Compton Scattering in Ultra-Strong Magnetic Fields: Numerical and Analytical Behavior in the Relativistic Regime

This paper explores the effects of strong magnetic fields on the Compton scattering of relativistic electrons. Recent studies of upscattering and energy loss by relativistic electrons that have used the non-relativistic, magnetic Thomson cross section for resonant scattering or the Klein-Nishina cross section for non-resonant scattering do not account for the relativistic quantum effects of strong fields ($ > 4 \times 10^{12}$ G). We have derived a simplified expression for the exact QED scattering cross section for the broadly-applicable case where relativistic electrons move along the magnetic field. To facilitate applications to astrophysical models, we have also developed compact approximate expressions for both the differential and total polarization-dependent cross sections, with the latter representing well the exact total QED cross section even at the high fields believed to be present in environments near the stellar surfaces of Soft Gamma-Ray Repeaters and Anomalous X-Ray Pulsars. We find that strong magnetic fields significantly lower the Compton scattering cross section below and at the resonance, when the incident photon energy exceeds $m_ec^2$ in the electron rest frame.
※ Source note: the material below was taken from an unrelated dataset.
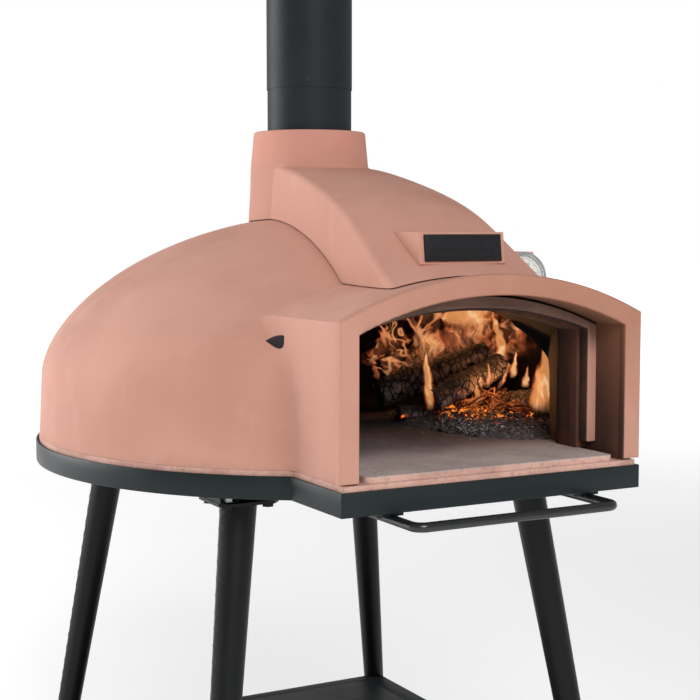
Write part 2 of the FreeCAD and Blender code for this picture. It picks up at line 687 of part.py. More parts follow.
def leg_plate(side_x, side_y):
    centre = leg_axis(side_x, side_y, -TRAY_DEPTH - BEARER_H - LEG_PLATE_T)
    half = LEG_PLATE_HALF
    plate = box(centre.x - half, centre.x + half, centre.y - half, centre.y + half, centre.z, centre.z + LEG_PLATE_T)
    corners = [e for e in plate.Edges if e.BoundBox.ZLength > LEG_PLATE_T - 0.5]
    plate = plate.makeChamfer(LEG_PLATE_CHAMFER, corners)
    holes = [rod(p - V(0, 0, 1), p + V(0, 0, LEG_PLATE_T + 1), LEG_BOLT_R + 0.5) for p in bolt_places(side_x, side_y)]
    return plate.cut(holes)


def hexagon(centre, across, z0, z1):
    points = [centre + V(cos(radians(60 * i)), sin(radians(60 * i)), 0) * (across / sqrt(3)) for i in range(7)]
    flat = [V(p.x, p.y, z0) for p in points]
    return Part.Face(Part.makePolygon(flat)).extrude(V(0, 0, z1 - z0))


def leg_bolts():
    bolts = []
    for side_x, side_y in CORNERS.values():
        for place in bolt_places(side_x, side_y):
            head = hexagon(place, 16.0, place.z - 6.4, place.z)
            shank = rod(place, place + V(0, 0, 18), LEG_BOLT_R)
            bolts.append(head.fuse(shank))
    return Part.makeCompound(bolts)


def bearer_nuts():
    nuts = []
    for side_x, side_y in CORNERS.values():
        for place in bolt_places(side_x, side_y):
            base_z = place.z + LEG_PLATE_T + BEARER_WALL
            body = hexagon(place, 16.0, base_z, base_z + 9)
            hole = rod(V(place.x, place.y, base_z - 1), V(place.x, place.y, base_z + 12), LEG_BOLT_R + 0.05)
            nuts.append(body.cut(hole))
    return Part.makeCompound(nuts)


def bearer(x):
    z0, z1 = -TRAY_DEPTH - BEARER_H, -TRAY_DEPTH
    y0, y1 = LEG_CENTRE_Y - BEARER_END_Y, LEG_CENTRE_Y + BEARER_END_Y
    half = BEARER_W / 2
    wall = BEARER_WALL
    body = box(x - half, x + half, y0, y1, z0, z1)
    body = body.cut(box(x - half + wall, x + half - wall, y0 - 1, y1 + 1, z0 + wall, z1 - wall))
    holes = []
    for side_x, side_y in CORNERS.values():
        for place in bolt_places(side_x, side_y):
            if abs(place.x - x) < 1:
                holes.append(rod(V(x, place.y, z0 - 1), V(x, place.y, z0 + wall + 1), LEG_BOLT_R + 0.5))
    return body.cut(holes)


def shelf():
    x, y = SHELF_HALF_X, SHELF_HALF_Y
    body = box(-x, x, LEG_CENTRE_Y - y, LEG_CENTRE_Y + y, SHELF_TOP - SHELF_T, SHELF_TOP)
    cuts = [leg_cone(side_x, side_y, 0.4) for side_x, side_y in CORNERS.values()]
    cuts += [rod(a - V(0, 0, 9), a + V(0, 0, 9), SHELF_SCREW_R + 0.1) for a in shelf_screw_places()]
    body = body.cut(cuts)
    return largest(body)


def inward(side_x, side_y):
    """Horizontal direction from a leg to the middle of the shelf, along the shelf's diagonal."""
    return V(-side_x, -side_y, 0) * (1 / sqrt(2))


def shelf_screw_places():
    places = []
    for side_x, side_y in CORNERS.values():
        axis = leg_axis(side_x, side_y, SHELF_TOP - SHELF_T)
        places.append(axis + inward(side_x, side_y) * SHELF_SCREW_REACH)
    return places


def shelf_tab(side_x, side_y):
    top = SHELF_TOP - SHELF_T
    half = SHELF_TAB_W / 2
    tab = box(5, SHELF_TAB_REACH, -half, half, top - SHELF_TAB_T, top)
    tab = tab.fuse(box(5, 5 + SHELF_TAB_T + 19, -half, half, top - 26, top))
    tab = tab.cut(box(5 + SHELF_TAB_T + 17, 90, -half - 1, half + 1, top - 30, top - SHELF_TAB_T))
    direction = inward(side_x, side_y)
    tab.rotate(V(0, 0, 0), V(0, 0, 1), degrees(atan2(direction.y, direction.x)))
    axis = leg_axis(side_x, side_y, top)
    tab.translate(V(axis.x, axis.y, 0))
    place = axis + direction * SHELF_SCREW_REACH
    tab = tab.cut([leg_cone(side_x, side_y, 0), rod(place - V(0, 0, 9), place + V(0, 0, 9), SHELF_SCREW_R + 0.1)])
    return largest(tab)


def shelf_screws():
    screws = []
    for place in shelf_screw_places():
        low = place - V(0, 0, SHELF_TAB_T)
        head = rod(low - V(0, 0, 2.8), low, 4.6)
        screws.append(head.fuse(rod(low, place + V(0, 0, SHELF_T), SHELF_SCREW_R)))
    return Part.makeCompound(screws)


def rail():
    x, bend = RAIL_HALF_W, RAIL_BEND
    front, back, z = RAIL_FRONT_Y, RAIL_BACK_Y, RAIL_Z
    corner = bend * (1 - 1 / sqrt(2))
    path = Part.Wire([
        Part.LineSegment(V(-x, back, z), V(-x, front + bend, z)).toShape(),
        Part.Arc(V(-x, front + bend, z), V(-x + corner, front + corner, z), V(-x + bend, front, z)).toShape(),
        Part.LineSegment(V(-x + bend, front, z), V(x - bend, front, z)).toShape(),
        Part.Arc(V(x - bend, front, z), V(x - corner, front + corner, z), V(x, front + bend, z)).toShape(),
        Part.LineSegment(V(x, front + bend, z), V(x, back, z)).toShape(),
    ])
    section = Part.Wire(Part.makeCircle(RAIL_R, V(-x, back, z), V(0, 1, 0)))
    return path.makePipeShell([section], True, True)


def rail_screw_places(side):
    x = side * RAIL_HALF_W
    return [V(x + i * 12.5, y, -TRAY_DEPTH) for i in (-1, 1) for y in (-545, -455)]


def rail_plate(side):
    x = side * RAIL_HALF_W
    half = RAIL_PLATE_W / 2
    plate = box(x - half, x + half, -560, -440, RAIL_Z + RAIL_R - 2, -TRAY_DEPTH)
    plate = plate.cut(rod(V(x, -600, RAIL_Z), V(x, -400, RAIL_Z), RAIL_R))
    return plate.cut([rod(p - V(0, 0, 9), p + V(0, 0, 9), RAIL_SCREW_R + 0.2) for p in rail_screw_places(side)])


def rail_screws():
    screws = []
    for side in (-1, 1):
        for place in rail_screw_places(side):
            low = V(place.x, place.y, RAIL_Z + RAIL_R - 2)
            screws.append(rod(low - V(0, 0, 3), low, 4.4).fuse(rod(low, place, RAIL_SCREW_R)))
    return Part.makeCompound(screws)


def ember_bed(logs):
    """A low mound of ash and embers, kept inside the cavity and under the logs."""
    ball = Part.makeSphere(1.0)
    scale = FreeCAD.Matrix()
    scale.scale(*EMBER_RADII)
    mound = ball.transformGeometry(scale)
    mound.rotate(V(0, 0, 0), V(0, 0, 1), EMBER_TURN)
    mound.translate(EMBER_CENTRE)
    room = dome(CAVITY_SKIN + 4, HEARTH_TOP)
    room = room.fuse(arch(THROAT_HALF_W - 2, THROAT_R - 2, HEARTH_TOP, -470, -100, DOOR_ARCH_CENTRE_Z))
    mound = mound.common(room).common(box(0, 400, -420, 300, HEARTH_TOP, 100))
    mound = mound.cut(logs)
    return largest(mound)


CORNERS = {
    "front_left": (-1, -1),
    "front_right": (1, -1),
    "rear_left": (-1, 1),
    "rear_right": (1, 1),
}


def main():
    save(tray_pan(), "tray_pan")
    save(insulation_board(), "insulation_board")
    save(floor_slab(), "floor_slab")
    save(outer_shell(), "outer_shell")
    save(insulation_blanket(), "insulation_blanket")
    save(inner_dome_half(-1), "inner_dome_left")
    save(inner_dome_half(1), "inner_dome_right")
    save(throat_arch(), "throat_arch")
    save(door_arch(), "door_arch")
    save(front_arch(), "front_arch")
    save(flue_hood(), "flue_hood")
    save(hood_seal(), "hood_seal")
    save(flue_gasket(), "flue_gasket")
    save(flue_stub(), "flue_stub")
    save(flue_pipe(), "flue_pipe")
    save(pipe_rivets(), "pipe_rivets")
    save(nameplate(), "nameplate")
    for node, shape in thermometer().items():
        save(shape, node)
    for corner, (side_x, side_y) in CORNERS.items():
        save(leg(side_x, side_y), "leg_" + corner)
        save(leg_plate(side_x, side_y), "leg_plate_" + corner)
        save(foot(side_x, side_y), "foot_" + corner)
        save(shelf_tab(side_x, side_y), "shelf_tab_" + corner)
    bearer_x = [side * (LEG_TOP_X + step) for side in (-1, 1) for step in (-LEG_BOLT_OFFSET, LEG_BOLT_OFFSET)]
    for node, x in zip(("left_inner", "left_outer", "right_inner", "right_outer"), bearer_x):
        save(bearer(x), "bearer_" + node)
    save(leg_bolts(), "leg_bolts")
    save(bearer_nuts(), "bearer_nuts")
    save(shelf(), "shelf")
    save(shelf_screws(), "shelf_screws")
    save(rail(), "rail")
    save(rail_plate(-1), "rail_plate_left")
    save(rail_plate(1), "rail_plate_right")
    save(rail_screws(), "rail_screws")
    logs = {node: rod(*ends) for node, ends in LOGS.items()}
    for node, shape in logs.items():
        save(shape, node)
    save(ember_bed(list(logs.values())), "ember_bed")


main()
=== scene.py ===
import json
from math import cos, hypot, pi, radians, sin
from random import Random

import bpy
from mathutils import Matrix, Vector


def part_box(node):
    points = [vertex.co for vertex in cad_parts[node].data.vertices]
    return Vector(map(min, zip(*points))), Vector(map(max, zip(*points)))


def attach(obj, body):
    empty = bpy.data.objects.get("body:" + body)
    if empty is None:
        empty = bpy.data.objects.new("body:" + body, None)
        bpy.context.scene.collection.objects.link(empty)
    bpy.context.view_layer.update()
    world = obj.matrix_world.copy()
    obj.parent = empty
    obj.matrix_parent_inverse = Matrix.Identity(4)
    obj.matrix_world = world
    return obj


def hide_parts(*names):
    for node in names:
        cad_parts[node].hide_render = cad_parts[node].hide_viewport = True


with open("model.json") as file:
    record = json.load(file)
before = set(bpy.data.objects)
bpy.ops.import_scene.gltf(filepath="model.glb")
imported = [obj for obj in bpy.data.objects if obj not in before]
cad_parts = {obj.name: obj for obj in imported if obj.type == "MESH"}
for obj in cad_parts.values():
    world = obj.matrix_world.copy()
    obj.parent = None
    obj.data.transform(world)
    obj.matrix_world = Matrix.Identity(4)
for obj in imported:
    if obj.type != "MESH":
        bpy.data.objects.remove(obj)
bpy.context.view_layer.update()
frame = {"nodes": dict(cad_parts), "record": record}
bpy.ops.object.select_all(action="DESELECT")

MM = 0.001
tray_low, tray_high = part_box("tray_pan")
DOME_Y = tray_high.y - tray_high.x
RIM_Z = tray_high.z
HEARTH_Z = RIM_Z + 17.25 * MM
ARCH_CENTRE_Z = RIM_Z - 285.7 * MM   # every arch is struck from this height
PLATE_LEAN = radians(6.7)
DIAL_LEAN = radians(15)
CHAR_BLOCK = 1.75                    # how much wider than long the char's blocks are


def at(x, y, z):
    """A point given in millimetres from the dome's axis, at the height of the tray rim."""
    return Vector((x * MM, DOME_Y + y * MM, RIM_Z + z * MM))


def paint(red, green, blue):
    """A paint-chip colour, 0 to 255, as the linear colour that the shaders take."""
    chips = [red / 255, green / 255, blue / 255]
    return tuple(c / 12.92 if c <= 0.04045 else ((c + 0.055) / 1.055) ** 2.4 for c in chips)


# ---------------------------------------------------------------- finishes

class Field:
    """A number that varies over a surface. Arithmetic on it adds the nodes that work it out."""

    def __init__(self, finish, socket):
        self.finish = finish
        self.socket = socket

    def __add__(self, other):
        return self.finish.maths("ADD", self, other)

    def __radd__(self, other):
        return self.finish.maths("ADD", other, self)

    def __sub__(self, other):
        return self.finish.maths("SUBTRACT", self, other)

    def __rsub__(self, other):
        return self.finish.maths("SUBTRACT", other, self)

    def __mul__(self, other):
        return self.finish.maths("MULTIPLY", self, other)

    def __truediv__(self, other):
        return self.finish.maths("DIVIDE", self, other)

    def __pow__(self, other):
        return self.finish.maths("POWER", self, other)

    def __abs__(self):
        return self.finish.maths("ABSOLUTE", self)

    def lower_of(self, other):
        return self.finish.maths("MINIMUM", self, other)

    def higher_of(self, other):
        return self.finish.maths("MAXIMUM", self, other)

    def root(self):
        return self.finish.maths("SQRT", self)

    def rise(self, low, high):
        """0 below `low`, 1 above `high`, and a soft step between them. It falls when low is above high."""
        node = {"From Min": min(low, high), "From Max": max(low, high)}
        ends = {"To Min": 0.0, "To Max": 1.0} if low < high else {"To Min": 1.0, "To Max": 0.0}
        return self.finish.node("ShaderNodeMapRange", {"interpolation_type": "SMOOTHSTEP"},
                                {"Value": self, **node, **ends})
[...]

The cross section is strongly dependent on the polarization of the final scattered photon. Below the cyclotron fundamental, mostly photons of perpendicular polarization are produced in scatterings, a situation that also arises above this resonance for sub-critical fields. However, an interesting discovery is that for super-critical fields, a preponderance of photons of parallel polarization results from scatterings above the cyclotron fundamental. This characteristic is both a relativistic and magnetic effect not present in the Thomson or Klein-Nishina limits.